Hubs and repeaters operate at the physical layer of the OSI model and transfer incoming data to all other ports on the device. These devices don’t read frames or packets; they boost the signal and broadcast to all ports. Repeaters do not interrupt broadcast or collision domains and are considered as protocol transparent because they don’t interact with upper-layer protocols, such as IP, IPX, DECnet, etc.

Bridges and Layer 2 switches operate at the data-link layer of the OSI model. Bridges obtain the MAC layer addresses of each node of the segments and construct a list of MAC addresses and ports, pinpointing which interface a particular MAC is connected to. If an incoming frame does not carry a destination MAC address found on the list, bridges forward the frame to all ports except the originating port from which the frame came. If the destination MAC address is in the registry, bridges send the frame through the port to which the destination MAC address is attached. If the destination MAC address is not on the same port from which the frame came, the bridge filters (drops) the frame. Bridges are hold-and-forward devices. They store the complete incoming frame and ensure the checksum before forwarding the frame. If a checksum error is found, the frame is discarded.

Switches use fast integrated circuits that minimize latency. “Cut-through mode” is when a switch doesn’t wait for the entire frame to enter its buffer but immediately forwards the frame once it reads the destination MAC address. This raises the occurrence rate for error frames as the entire frame is forwarded without completed error inspection. Ports on a bridge or switch are separate collision domains but all ports in a switch are in the same broadcast domain as bridges and switches do not control broadcasts. Rather they transmit broadcasts to all ports.

A collision domain is a set of network interface cards (NICs) for which a frame sent by one NIC could result in a collision with a frame sent by any other NIC in the same collision domain. In a collision domain all devices on the network compete for the same bandwidth.

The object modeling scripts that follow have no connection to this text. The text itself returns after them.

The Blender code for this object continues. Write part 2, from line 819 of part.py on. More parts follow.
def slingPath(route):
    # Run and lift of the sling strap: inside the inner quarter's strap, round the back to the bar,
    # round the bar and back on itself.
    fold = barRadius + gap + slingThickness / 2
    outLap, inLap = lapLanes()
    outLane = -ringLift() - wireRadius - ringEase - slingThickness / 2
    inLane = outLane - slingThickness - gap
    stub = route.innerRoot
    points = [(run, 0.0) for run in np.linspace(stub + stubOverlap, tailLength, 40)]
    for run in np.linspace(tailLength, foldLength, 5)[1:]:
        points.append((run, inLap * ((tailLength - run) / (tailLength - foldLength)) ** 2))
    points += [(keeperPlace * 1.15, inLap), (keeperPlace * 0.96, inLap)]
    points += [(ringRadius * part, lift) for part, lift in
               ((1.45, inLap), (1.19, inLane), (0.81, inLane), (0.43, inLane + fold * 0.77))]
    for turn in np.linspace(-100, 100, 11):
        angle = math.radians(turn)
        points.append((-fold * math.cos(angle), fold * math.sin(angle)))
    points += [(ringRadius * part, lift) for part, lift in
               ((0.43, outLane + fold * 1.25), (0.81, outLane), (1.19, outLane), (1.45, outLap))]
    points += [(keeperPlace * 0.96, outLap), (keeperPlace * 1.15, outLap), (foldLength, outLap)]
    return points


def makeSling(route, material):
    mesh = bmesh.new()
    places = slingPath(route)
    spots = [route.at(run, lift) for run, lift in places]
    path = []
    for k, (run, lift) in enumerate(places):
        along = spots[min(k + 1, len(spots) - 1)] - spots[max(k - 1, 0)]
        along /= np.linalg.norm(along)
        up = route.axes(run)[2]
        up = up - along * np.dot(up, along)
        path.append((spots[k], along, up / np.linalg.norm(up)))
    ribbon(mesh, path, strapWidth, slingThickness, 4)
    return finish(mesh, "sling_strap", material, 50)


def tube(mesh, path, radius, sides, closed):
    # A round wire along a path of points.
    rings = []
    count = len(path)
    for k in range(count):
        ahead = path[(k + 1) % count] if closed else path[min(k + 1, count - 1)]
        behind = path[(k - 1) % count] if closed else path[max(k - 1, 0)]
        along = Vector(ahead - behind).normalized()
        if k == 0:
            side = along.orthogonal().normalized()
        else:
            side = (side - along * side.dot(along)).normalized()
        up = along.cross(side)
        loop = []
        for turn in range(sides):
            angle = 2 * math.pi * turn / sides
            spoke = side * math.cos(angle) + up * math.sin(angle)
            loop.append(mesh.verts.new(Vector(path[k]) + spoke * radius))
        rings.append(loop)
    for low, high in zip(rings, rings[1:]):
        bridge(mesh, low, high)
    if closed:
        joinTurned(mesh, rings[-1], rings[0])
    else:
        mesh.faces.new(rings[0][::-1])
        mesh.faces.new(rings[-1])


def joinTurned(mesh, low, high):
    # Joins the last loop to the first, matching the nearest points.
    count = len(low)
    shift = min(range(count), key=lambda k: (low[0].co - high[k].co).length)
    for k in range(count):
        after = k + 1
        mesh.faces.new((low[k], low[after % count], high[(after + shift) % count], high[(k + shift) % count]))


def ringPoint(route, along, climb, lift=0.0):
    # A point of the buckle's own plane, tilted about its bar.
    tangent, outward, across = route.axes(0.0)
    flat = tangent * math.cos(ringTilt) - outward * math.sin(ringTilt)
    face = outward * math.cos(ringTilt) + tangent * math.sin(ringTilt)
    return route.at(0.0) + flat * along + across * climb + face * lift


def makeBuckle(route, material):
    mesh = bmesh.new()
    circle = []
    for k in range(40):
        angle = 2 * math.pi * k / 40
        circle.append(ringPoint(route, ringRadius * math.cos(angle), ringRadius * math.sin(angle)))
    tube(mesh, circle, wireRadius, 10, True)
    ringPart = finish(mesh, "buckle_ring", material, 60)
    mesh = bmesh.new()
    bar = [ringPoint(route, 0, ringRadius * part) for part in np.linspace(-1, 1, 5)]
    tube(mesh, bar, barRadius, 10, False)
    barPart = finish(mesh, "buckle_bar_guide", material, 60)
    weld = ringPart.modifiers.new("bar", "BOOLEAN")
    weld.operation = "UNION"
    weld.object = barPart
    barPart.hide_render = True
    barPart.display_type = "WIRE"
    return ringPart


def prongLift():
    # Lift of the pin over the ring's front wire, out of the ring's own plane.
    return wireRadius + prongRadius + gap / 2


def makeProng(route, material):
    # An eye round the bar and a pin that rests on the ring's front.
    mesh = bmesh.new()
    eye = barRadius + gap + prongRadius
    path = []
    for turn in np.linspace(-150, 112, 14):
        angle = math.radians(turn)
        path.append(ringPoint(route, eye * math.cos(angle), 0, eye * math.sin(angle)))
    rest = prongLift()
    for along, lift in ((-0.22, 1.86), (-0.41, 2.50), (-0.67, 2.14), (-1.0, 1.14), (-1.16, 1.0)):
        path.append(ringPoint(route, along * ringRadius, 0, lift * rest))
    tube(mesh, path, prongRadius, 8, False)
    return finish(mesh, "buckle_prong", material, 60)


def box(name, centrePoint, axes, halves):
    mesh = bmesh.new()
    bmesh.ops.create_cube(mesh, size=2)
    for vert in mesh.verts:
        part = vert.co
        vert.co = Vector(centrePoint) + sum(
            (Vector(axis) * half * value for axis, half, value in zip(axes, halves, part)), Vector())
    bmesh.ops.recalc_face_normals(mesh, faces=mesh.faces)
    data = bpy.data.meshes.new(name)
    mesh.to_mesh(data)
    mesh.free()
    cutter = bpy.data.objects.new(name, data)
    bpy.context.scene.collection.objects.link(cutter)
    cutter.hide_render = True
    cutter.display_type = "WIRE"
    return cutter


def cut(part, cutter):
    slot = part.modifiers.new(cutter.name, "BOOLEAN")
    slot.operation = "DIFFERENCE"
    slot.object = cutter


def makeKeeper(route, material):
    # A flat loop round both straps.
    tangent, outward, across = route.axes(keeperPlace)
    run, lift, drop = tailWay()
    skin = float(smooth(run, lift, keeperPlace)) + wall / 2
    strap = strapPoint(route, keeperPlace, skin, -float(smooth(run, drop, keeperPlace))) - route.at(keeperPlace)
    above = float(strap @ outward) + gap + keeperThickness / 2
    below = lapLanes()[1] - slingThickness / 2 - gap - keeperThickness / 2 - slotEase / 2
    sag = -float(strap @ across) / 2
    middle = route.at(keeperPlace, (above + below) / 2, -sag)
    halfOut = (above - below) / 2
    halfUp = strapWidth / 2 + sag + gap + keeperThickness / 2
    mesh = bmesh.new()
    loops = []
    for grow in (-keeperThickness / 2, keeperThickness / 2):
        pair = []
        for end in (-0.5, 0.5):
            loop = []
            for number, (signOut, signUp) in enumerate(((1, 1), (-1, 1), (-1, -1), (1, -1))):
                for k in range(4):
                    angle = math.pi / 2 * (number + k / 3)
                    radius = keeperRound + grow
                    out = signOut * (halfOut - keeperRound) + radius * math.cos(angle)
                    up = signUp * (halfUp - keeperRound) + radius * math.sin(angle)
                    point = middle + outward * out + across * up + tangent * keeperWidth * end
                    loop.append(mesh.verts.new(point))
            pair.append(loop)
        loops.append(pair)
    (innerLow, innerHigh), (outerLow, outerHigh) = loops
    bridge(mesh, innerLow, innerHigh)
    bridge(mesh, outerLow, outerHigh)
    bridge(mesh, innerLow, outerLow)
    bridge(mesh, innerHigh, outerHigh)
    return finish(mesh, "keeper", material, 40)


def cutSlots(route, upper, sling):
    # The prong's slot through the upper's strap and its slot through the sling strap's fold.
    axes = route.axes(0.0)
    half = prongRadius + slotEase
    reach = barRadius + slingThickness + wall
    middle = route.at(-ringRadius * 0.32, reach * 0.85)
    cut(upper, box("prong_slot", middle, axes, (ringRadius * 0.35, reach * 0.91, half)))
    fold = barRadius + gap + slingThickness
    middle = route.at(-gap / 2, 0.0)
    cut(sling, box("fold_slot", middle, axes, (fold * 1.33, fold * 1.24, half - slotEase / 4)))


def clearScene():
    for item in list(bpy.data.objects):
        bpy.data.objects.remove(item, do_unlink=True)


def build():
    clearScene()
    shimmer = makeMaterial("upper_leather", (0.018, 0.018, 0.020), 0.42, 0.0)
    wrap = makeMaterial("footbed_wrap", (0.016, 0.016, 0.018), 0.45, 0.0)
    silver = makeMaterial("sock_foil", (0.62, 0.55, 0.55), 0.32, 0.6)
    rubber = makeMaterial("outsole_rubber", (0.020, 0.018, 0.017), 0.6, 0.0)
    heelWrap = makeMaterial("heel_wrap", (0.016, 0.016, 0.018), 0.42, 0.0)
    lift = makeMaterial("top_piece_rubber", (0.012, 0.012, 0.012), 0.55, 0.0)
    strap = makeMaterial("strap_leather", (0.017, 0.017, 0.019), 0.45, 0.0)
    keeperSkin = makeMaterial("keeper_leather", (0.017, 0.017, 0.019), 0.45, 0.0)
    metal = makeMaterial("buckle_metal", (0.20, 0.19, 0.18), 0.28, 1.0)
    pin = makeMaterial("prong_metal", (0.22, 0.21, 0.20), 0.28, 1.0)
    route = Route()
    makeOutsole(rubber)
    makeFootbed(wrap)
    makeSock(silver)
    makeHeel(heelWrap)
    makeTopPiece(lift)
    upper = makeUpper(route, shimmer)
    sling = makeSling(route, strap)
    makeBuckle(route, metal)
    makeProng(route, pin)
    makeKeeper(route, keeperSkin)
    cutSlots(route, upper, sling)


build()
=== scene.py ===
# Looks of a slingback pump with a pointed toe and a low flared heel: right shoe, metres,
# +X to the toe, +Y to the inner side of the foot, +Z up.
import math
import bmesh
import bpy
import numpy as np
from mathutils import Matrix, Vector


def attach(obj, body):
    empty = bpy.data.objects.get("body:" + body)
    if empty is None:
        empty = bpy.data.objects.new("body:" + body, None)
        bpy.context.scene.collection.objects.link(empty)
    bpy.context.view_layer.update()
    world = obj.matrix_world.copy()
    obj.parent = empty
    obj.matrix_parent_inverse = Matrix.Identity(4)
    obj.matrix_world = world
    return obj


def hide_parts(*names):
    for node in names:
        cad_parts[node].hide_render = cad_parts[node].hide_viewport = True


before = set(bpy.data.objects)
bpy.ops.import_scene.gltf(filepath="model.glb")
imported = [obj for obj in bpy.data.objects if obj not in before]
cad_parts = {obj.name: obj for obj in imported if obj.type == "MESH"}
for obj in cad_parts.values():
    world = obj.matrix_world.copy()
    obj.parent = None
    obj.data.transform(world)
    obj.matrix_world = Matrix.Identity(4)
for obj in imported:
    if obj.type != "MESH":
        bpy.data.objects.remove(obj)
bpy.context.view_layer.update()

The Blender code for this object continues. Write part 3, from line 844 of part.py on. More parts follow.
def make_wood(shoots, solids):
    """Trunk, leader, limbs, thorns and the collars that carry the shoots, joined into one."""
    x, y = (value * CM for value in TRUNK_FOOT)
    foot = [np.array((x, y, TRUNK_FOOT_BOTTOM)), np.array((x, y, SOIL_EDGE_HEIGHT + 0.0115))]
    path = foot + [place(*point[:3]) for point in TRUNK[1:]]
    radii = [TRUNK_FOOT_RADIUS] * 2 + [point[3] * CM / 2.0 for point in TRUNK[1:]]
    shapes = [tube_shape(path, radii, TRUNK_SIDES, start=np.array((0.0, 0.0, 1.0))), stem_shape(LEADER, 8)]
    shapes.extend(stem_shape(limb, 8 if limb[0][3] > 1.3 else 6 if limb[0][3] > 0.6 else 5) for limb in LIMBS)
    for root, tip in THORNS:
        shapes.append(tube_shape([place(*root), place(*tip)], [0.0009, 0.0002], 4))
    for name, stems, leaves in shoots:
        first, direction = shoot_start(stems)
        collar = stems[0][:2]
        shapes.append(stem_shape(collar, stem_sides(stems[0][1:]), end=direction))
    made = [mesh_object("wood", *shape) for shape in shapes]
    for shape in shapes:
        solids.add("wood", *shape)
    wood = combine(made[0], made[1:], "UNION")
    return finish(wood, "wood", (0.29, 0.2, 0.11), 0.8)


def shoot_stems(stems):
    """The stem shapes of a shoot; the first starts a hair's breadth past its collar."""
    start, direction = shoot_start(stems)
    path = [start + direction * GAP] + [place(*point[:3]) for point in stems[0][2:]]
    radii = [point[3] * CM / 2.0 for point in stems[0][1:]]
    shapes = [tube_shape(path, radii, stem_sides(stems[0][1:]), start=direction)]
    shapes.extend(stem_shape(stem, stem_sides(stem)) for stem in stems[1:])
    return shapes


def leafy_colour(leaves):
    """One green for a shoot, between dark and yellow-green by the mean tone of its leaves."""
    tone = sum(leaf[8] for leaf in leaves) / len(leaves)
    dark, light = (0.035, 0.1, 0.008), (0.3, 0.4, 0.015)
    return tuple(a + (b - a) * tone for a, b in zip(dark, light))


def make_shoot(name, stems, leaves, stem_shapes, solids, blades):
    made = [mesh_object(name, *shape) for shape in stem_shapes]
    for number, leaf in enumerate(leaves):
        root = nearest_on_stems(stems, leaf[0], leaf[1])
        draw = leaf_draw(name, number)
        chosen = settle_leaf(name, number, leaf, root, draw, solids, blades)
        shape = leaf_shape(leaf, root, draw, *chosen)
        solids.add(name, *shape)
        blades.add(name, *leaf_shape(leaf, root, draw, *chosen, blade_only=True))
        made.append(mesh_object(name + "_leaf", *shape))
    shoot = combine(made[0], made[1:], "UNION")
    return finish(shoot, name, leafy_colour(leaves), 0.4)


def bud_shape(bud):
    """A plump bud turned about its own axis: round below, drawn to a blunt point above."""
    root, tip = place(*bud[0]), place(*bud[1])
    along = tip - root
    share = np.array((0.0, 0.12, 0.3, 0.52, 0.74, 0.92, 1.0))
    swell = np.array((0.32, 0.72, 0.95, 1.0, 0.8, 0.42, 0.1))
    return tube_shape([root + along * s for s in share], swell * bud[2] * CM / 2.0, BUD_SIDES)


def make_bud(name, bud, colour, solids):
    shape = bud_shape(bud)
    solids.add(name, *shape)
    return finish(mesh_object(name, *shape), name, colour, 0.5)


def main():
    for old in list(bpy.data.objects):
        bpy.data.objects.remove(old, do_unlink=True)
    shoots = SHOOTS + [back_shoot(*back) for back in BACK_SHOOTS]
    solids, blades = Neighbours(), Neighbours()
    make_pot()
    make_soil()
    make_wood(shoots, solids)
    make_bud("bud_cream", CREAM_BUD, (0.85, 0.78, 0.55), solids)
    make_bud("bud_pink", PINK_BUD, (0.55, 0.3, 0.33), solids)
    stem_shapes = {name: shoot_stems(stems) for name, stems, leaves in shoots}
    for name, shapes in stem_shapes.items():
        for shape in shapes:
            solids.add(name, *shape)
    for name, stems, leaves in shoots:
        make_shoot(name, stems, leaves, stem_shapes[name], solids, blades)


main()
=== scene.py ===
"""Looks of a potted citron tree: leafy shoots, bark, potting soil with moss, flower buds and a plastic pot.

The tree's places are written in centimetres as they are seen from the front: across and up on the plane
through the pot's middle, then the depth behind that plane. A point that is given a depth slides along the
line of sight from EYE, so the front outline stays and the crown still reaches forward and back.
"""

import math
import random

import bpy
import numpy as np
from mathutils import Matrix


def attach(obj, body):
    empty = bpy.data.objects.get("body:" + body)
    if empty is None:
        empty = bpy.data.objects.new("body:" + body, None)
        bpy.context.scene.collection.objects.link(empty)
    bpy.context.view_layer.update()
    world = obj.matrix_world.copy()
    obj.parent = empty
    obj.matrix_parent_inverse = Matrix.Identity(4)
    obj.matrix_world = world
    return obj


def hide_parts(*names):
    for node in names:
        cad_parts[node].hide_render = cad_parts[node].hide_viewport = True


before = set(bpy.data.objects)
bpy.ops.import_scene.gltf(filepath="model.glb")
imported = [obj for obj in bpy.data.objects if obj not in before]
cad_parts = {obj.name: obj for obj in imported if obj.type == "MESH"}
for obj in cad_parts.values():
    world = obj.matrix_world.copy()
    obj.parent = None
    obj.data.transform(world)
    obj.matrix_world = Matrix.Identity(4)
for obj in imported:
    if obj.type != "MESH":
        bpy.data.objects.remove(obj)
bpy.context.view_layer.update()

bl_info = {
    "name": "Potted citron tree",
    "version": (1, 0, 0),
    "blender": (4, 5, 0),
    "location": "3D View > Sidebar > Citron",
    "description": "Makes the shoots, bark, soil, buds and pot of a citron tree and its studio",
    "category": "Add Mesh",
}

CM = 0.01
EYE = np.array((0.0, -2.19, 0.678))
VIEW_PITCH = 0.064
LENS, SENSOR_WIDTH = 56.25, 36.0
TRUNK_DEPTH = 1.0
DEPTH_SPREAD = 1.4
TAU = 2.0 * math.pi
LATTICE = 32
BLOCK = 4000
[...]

A broadcast domain is a set of NICs for which a broadcast frame sent by one NIC is received by all other NICs in the same broadcast domain.

The major difference between Layer-2 switching and routing is that switching occurs at Layer 2 of the OSI reference model and routing occurs at Layer 3. Switches forward frames based on MAC address information while Routers forward packets based on logical addresses (IP address).

Routers and Layer-3 switches operate in the network layer of the OSI model and determine forwarding actions based on network layer addresses, such as IP addresses. Routers identify both collision and broadcast domains as each router interface is a separate broadcast domain that is identified by a separate subnetwork. Routers are protocol-based, and are capable of forwarding packets of routable protocols. Routers are programmed to run routing protocols, such as Routing Information Protocol (RIP), Interior Gateway Routing Protocol (IGRP), Open shortest Path First (OSPF), Intermediate System-to-Intermediate System (IS-IS), Enhanced Interior Gateway Routing Protocol (EIGRP), and Border Gateway Protocol (BGP), to find the most optimal paths to a destination. Routers send information about destination networks and their interface status by using these protocols. Routers can also be set-up with static routes via manual configuration.

LAN switches that run routing protocols and can interact with routers as peers are called Layer-3 switches. Layer-3 switches unpack local traffic from wide-area network (WAN) routers through network-layer forwarding within the local-area networks (LANs). Routers and Layer-3 switches make forwarding determinations based on IP addresses and not MAC addresses. Both share route information based on the dynamic routing protocol they participate in.